Aim of the exercise: Extract each record and reproduce it exactly.

Record excerpts:
'''

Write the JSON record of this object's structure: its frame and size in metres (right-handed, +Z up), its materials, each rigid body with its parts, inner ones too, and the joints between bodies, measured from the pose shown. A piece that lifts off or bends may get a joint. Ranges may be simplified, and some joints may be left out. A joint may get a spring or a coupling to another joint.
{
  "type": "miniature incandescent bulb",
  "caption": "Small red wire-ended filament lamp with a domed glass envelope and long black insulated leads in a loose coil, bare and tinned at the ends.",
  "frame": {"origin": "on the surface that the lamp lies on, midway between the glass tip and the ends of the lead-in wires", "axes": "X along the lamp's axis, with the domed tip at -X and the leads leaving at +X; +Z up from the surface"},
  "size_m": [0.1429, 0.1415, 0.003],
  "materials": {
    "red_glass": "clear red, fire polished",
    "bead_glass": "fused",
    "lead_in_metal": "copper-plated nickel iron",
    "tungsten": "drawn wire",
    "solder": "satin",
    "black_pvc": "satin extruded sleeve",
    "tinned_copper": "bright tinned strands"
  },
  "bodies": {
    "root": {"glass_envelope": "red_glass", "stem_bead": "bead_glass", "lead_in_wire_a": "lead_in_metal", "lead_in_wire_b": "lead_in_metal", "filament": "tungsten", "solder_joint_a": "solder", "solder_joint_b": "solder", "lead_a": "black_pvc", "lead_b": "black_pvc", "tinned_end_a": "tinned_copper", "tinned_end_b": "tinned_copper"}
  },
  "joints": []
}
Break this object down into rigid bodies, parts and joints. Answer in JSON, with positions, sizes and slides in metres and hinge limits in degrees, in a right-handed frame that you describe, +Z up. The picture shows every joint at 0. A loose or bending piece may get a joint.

'''

Task response:
Write the JSON record of this object's structure: its frame and size in metres (right-handed, +Z up), its materials, each rigid body with its parts, inner ones too, and the joints between bodies, measured from the pose shown. A piece that lifts off or bends may get a joint. Ranges may be simplified, and some joints may be left out. A joint may get a spring or a coupling to another joint.
{
  "type": "miniature incandescent bulb",
  "caption": "Small red wire-ended filament lamp with a domed glass envelope and long black insulated leads in a loose coil, bare and tinned at the ends.",
  "frame": {"origin": "on the surface that the lamp lies on, midway between the glass tip and the ends of the lead-in wires", "axes": "X along the lamp's axis, with the domed tip at -X and the leads leaving at +X; +Z up from the surface"},
  "size_m": [0.1429, 0.1415, 0.003],
  "materials": {
    "red_glass": "clear red, fire polished",
    "bead_glass": "fused",
    "lead_in_metal": "copper-plated nickel iron",
    "tungsten": "drawn wire",
    "solder": "satin",
    "black_pvc": "satin extruded sleeve",
    "tinned_copper": "bright tinned strands"
  },
  "bodies": {
    "root": {"glass_envelope": "red_glass", "stem_bead": "bead_glass", "lead_in_wire_a": "lead_in_metal", "lead_in_wire_b": "lead_in_metal", "filament": "tungsten", "solder_joint_a": "solder", "solder_joint_b": "solder", "lead_a": "black_pvc", "lead_b": "black_pvc", "tinned_end_a": "tinned_copper", "tinned_end_b": "tinned_copper"}
  },
  "joints": []
}
Break this object down into rigid bodies, parts and joints. Answer in JSON, with positions, sizes and slides in metres and hinge limits in degrees, in a right-handed frame that you describe, +Z up. The picture shows every joint at 0. A loose or bending piece may get a joint.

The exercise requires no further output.